There is no doubt in my mind – hopefully not too infected by “brain rot” – that the slop, fake news, cyber bullying, and extremism in social media “echo chambers” help create a fertile climate for antisemitism (and other hate crimes), with lethal results. “Antisemitism” is not a loaded word when you’re facing a jihadist with a loaded gun. We got another reminder of this in the horrific terror attack in which 15 people were murdered at a Hanukkah celebration at Sydney’s iconic Bondi Beach this month.
Here in Israel – “Between the river and the sea” – we are still suffering from the ongoing trauma of October 7, 2023, the Iranian-funded, Hamas-led invasion and mega-atrocity in which 1,200 were killed and 251 abducted to Gaza. The subsequent war and the hundreds of thousands of rockets, missiles, and killer drones have also left their mark, physical and psychological.

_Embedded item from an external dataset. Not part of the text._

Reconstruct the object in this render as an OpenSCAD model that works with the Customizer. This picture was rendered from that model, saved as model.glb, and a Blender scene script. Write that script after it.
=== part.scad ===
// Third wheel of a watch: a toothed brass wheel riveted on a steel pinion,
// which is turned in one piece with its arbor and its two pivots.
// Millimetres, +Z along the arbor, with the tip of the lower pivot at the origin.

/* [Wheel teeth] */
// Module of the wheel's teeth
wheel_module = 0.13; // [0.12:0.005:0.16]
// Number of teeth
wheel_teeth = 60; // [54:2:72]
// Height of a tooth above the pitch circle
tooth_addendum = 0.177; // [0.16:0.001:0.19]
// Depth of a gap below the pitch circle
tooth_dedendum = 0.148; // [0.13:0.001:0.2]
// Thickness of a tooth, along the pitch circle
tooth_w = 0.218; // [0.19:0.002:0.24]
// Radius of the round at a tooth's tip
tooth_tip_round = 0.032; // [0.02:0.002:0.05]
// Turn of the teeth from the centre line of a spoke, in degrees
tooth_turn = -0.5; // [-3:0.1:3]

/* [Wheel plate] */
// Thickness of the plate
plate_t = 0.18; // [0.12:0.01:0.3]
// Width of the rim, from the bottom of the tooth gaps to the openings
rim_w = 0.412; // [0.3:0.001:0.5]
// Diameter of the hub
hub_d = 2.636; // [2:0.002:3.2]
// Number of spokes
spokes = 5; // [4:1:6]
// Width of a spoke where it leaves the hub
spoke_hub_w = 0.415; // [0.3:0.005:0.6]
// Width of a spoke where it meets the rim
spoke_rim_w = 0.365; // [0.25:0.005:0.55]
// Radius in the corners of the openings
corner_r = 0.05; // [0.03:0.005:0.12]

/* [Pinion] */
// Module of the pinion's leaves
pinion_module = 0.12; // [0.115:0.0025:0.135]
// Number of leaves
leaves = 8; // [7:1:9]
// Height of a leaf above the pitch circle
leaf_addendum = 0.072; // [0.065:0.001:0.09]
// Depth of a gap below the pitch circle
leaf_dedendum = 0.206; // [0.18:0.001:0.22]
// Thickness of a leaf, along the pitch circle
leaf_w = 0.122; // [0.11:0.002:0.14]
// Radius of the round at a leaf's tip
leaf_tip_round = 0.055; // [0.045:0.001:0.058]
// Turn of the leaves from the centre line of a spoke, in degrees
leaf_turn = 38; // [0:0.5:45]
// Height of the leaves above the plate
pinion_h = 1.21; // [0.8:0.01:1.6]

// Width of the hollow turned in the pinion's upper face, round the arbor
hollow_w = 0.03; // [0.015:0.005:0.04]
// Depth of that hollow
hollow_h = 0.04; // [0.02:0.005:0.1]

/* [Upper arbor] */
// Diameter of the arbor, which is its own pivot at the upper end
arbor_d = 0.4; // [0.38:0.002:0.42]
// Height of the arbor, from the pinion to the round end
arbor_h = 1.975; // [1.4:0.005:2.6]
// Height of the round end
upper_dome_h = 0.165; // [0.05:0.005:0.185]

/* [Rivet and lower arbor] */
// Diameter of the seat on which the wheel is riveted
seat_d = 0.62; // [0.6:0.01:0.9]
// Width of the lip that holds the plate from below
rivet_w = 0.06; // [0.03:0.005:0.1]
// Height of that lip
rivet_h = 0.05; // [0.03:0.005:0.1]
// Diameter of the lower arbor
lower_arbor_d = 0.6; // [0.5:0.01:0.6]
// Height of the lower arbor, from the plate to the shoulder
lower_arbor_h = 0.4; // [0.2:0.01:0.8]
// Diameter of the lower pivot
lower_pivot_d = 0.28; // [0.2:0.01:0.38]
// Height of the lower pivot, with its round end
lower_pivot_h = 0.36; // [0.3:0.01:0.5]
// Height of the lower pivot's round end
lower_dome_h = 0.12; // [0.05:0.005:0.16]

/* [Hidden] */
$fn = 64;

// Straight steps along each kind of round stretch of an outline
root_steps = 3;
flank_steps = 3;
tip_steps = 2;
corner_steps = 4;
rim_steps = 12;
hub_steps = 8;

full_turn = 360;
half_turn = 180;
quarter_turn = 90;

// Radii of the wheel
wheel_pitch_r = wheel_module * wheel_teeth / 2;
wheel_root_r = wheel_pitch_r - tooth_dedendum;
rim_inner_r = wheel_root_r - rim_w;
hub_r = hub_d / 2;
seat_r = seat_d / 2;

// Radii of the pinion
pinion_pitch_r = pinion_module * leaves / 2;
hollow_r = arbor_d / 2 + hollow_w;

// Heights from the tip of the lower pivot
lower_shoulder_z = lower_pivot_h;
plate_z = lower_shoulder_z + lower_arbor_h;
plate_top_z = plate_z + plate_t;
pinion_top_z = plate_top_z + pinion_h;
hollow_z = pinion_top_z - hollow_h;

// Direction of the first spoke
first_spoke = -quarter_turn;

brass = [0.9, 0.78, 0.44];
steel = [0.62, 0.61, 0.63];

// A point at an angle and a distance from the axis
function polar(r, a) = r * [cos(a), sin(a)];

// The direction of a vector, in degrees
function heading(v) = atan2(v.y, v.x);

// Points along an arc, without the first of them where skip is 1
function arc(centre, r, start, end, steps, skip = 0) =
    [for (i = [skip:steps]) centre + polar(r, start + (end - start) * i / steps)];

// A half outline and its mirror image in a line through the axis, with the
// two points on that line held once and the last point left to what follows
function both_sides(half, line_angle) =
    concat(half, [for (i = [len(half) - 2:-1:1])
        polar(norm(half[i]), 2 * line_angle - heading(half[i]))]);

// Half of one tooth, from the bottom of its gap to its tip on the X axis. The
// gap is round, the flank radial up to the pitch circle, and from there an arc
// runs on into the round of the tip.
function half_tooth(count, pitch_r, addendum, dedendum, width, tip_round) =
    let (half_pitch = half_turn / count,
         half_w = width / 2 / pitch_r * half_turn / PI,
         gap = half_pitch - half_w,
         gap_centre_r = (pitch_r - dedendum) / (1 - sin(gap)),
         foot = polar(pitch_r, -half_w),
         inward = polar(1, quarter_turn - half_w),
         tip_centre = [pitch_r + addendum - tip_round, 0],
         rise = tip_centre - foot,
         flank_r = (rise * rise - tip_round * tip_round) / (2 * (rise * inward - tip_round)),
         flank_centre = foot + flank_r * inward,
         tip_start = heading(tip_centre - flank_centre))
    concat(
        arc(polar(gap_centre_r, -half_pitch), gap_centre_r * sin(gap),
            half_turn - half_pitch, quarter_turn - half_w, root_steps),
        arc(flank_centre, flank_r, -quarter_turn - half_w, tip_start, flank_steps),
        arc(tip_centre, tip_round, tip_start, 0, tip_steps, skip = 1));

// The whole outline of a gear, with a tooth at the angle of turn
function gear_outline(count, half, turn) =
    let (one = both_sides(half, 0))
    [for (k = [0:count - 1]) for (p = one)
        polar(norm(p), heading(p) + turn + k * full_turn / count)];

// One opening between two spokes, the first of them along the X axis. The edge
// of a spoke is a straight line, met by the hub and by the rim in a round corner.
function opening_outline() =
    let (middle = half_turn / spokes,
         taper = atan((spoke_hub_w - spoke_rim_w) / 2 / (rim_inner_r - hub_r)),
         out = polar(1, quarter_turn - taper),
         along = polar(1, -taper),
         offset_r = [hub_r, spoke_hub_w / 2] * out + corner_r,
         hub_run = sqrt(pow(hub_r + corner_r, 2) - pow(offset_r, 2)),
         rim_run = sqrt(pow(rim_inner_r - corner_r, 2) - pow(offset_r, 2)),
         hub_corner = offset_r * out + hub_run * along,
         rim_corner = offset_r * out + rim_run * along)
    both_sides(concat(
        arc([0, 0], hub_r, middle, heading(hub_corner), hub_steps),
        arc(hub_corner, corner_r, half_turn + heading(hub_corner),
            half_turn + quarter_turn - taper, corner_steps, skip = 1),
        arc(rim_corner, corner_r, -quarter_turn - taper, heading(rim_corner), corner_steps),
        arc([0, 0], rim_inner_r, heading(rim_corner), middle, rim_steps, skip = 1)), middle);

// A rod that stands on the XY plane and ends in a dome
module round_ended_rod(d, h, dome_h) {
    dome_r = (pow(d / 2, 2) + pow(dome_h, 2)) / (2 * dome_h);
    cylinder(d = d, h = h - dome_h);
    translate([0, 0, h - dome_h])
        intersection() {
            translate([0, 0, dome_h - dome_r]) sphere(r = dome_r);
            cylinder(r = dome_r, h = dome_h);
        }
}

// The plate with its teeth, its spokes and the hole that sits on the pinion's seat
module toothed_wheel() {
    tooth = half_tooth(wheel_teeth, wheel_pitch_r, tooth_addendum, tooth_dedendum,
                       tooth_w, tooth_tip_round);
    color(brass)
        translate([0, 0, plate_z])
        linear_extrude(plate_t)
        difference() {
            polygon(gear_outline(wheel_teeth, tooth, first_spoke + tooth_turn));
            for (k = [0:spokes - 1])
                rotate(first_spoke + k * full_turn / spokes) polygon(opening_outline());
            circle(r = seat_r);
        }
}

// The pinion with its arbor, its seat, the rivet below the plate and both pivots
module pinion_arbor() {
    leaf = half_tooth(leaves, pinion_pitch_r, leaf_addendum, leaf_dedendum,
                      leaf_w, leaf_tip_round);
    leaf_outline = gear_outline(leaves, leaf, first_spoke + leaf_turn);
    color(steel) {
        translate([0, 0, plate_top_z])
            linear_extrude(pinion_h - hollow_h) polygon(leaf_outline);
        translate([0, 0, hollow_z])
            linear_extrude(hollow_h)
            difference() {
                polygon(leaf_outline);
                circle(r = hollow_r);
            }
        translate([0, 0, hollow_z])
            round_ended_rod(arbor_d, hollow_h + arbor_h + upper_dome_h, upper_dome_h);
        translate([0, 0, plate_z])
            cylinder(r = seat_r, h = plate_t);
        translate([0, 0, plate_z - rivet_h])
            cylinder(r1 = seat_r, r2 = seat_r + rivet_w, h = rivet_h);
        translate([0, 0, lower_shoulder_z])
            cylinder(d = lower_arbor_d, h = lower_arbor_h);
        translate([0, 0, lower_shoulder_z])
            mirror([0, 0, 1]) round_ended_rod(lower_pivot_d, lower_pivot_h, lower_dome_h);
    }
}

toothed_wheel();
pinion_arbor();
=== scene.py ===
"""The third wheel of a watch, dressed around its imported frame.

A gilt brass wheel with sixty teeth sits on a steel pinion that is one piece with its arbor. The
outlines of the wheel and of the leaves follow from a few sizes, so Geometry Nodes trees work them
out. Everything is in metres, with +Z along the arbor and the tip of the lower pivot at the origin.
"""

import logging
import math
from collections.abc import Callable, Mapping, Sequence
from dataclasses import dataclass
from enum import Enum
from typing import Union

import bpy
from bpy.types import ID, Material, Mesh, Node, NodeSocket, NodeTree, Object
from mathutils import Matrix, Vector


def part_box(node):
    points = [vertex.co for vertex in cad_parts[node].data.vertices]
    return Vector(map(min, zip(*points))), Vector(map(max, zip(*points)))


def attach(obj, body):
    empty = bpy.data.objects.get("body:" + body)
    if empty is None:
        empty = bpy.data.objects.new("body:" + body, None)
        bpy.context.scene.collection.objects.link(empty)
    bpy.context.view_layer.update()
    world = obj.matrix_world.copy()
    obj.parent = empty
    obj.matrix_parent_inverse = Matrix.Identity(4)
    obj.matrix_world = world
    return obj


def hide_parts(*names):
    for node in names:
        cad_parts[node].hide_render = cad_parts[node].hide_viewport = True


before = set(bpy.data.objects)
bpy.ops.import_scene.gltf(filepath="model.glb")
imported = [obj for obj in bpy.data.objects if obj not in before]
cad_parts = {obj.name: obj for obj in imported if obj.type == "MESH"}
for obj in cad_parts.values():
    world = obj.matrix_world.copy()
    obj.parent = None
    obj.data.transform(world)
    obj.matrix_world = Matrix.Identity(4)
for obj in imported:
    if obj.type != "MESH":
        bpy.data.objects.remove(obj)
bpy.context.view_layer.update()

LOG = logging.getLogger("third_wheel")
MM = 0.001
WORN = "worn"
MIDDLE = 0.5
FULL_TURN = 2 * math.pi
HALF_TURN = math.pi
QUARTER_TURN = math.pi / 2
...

We are also the victims of a war of words being waged against us in which “Holocaust,” “apartheid,” and “genocide,” feature prominently. If there were an antisemite’s word of the year, it would probably be “famine.” The words “blood libel” have made a comeback in the Jewish world following the widespread lies that Israel was causing deliberate mass starvation in Gaza. The falsehoods fueled more terror attacks on Jewish targets around the globe.
I have only words of praise for those Jews and their too-few open allies who are bravely fighting back. Too many leaders – national, local, and university heads – are full of empty words when they promise to tackle antisemitism and anti-Zionism, which are practically synonymous.

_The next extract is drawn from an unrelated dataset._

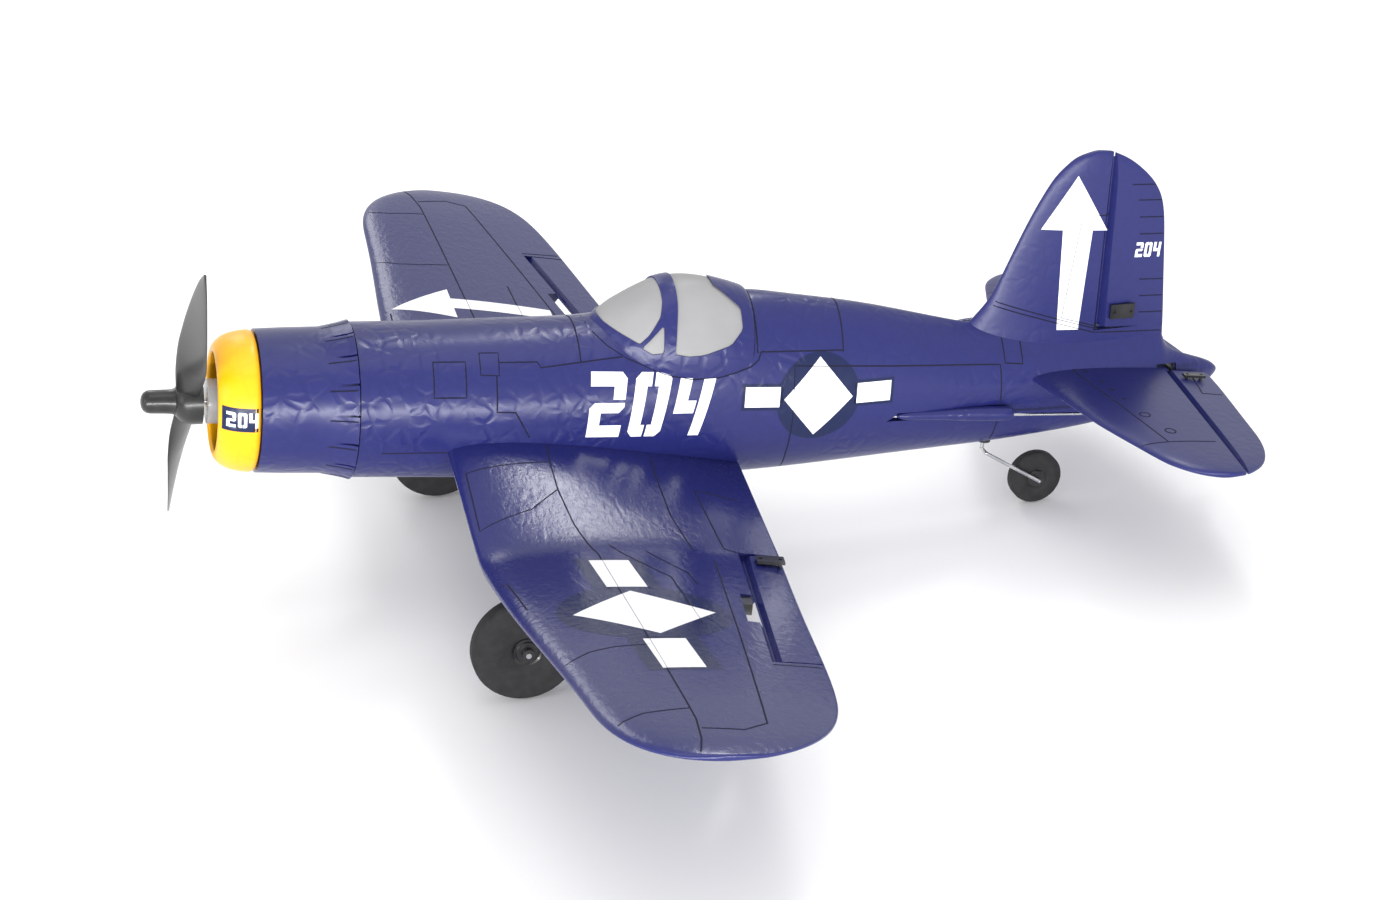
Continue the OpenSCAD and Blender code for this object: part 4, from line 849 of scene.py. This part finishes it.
blades = []
for turn in (0, 180):
    blade = smoothOut(loft("blade", [bladeRing(r) for r in propeller["stations"]]))
    blade.data.transform(Matrix.Rotation(math.radians(turn), 4, "X"))
    blades.append(blade)
propPiece = joinInto(turned("propellerBlades", propeller["hub"], 64, alongShaft), blades)
atRest = Matrix.Rotation(math.radians(propeller["turn"]), 4, "X")
propPiece.data.transform(Matrix.Translation((propeller["plane"], 0, 0)) @ atRest)
finishPiece(propPiece, "propeller", bladeBlack, ["propeller"], 35)
spinnerPiece = turned("spinnerNut", spinner["profile"], 64, alongShaft)
finishPiece(spinnerPiece, "propeller", satinBlack, ["spinner"], 35)

wheels = {
    "tread": [(15.5, 1.5), (15.5, -1.5), (15.1, -2.5), (14.1, -3), (5, -3), (4.6, -2.7), (2.4, -2.7), (2.4, 2.7),
              (4.6, 2.7), (5, 3), (14.1, 3), (15.1, 2.5), (15.5, 1.5)],
    "hub": [(0.95, 3.3), (3.1, 3.3), (3.4, 2.9), (3.8, 2.9), (4.3, 3.2), (4.3, 2.7), (2.4, 2.7), (2.4, -2.7),
            (4.3, -2.7), (4.3, -3.2), (3.8, -2.9), (3.4, -2.9), (3.1, -3.3), (0.95, -3.3), (0.95, 3.3)],
    "tailTread": [(8.6, 1.4), (8.6, -1.4), (7.8, -2.2), (3.4, -2.2), (3.2, -2), (1.9, -2), (1.9, 2), (3.2, 2),
                  (3.4, 2.2), (7.8, 2.2), (8.6, 1.4)],
    "tailHub": [(0.7, 2.5), (2.7, 2.5), (3, 2.2), (3, 2), (1.9, 2), (1.9, -2), (3, -2), (3, -2.2), (2.7, -2.5),
                (0.7, -2.5), (0.7, 2.5)],
}
outToPort = Matrix.Rotation(math.pi / 2, 4, "X")
for name, tread, hub, body, treadNode, hubNode in (
        ("port", "tread", "hub", "port_wheel", "wheel_port", "wheel_hub_port"),
        ("starboard", "tread", "hub", "starboard_wheel", "wheel_starboard", "wheel_hub_starboard"),
        ("tail", "tailTread", "tailHub", "tail_wheel", "tail_wheel", "tail_wheel_hub")):
    low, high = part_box(hubNode)
    centre = Matrix.Translation(standing.inverted() @ ((low + high) / 2)) @ outToPort
    finishPiece(turned("tyre." + name, wheels[tread], 96, centre), body, tyreFoam, [treadNode], 50)
    finishPiece(turned("hub." + name, wheels[hub], 64, centre), body, satinBlack, [hubNode], 30)
print("propeller and wheels are made")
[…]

The Hebrew Language Academy is unfashionably late announcing its Word of the Year. The word for 2025 will be revealed on Hebrew Language Day, the 21st of Tevet (this year, January 8). That is the birthday of Eliezer Ben-Yehuda, considered to be behind the revival of Hebrew as a modern language.
The HLA offered the public the opportunity to submit suggested words, but at the time of this writing, has yet to publish the shortlist. Reflecting our situation in 2024, the Hebrew word for “hostages,” “hatufim,” won by a massive majority.
Following the hostage release deal in October this year, which saw the return of all the live hostages and all the bodies of captives, except for police officer Ran Gvili, I suggested that this year’s word (or words) of the year be “paduy shevi,” “redeemed captive.” Opting for an acronym, as Hebrew-speakers so often do, a friend proposed “hatlash” for “hatuf leshe’avar” (former hostage).
Elsewhere in the Hebrew media, there is a lively discussion over the word for “war veteran.” Or the lack of it. Surprisingly, although there is “miluimnik for “reservist,” the word “veteran” is usually reserved for World War II vets.
Mark my words, phenomena we’ve witnessed this year will continue to evolve, like language itself. The year might be ending, and with it the first quarter of the century, but 2025 has not had its last word.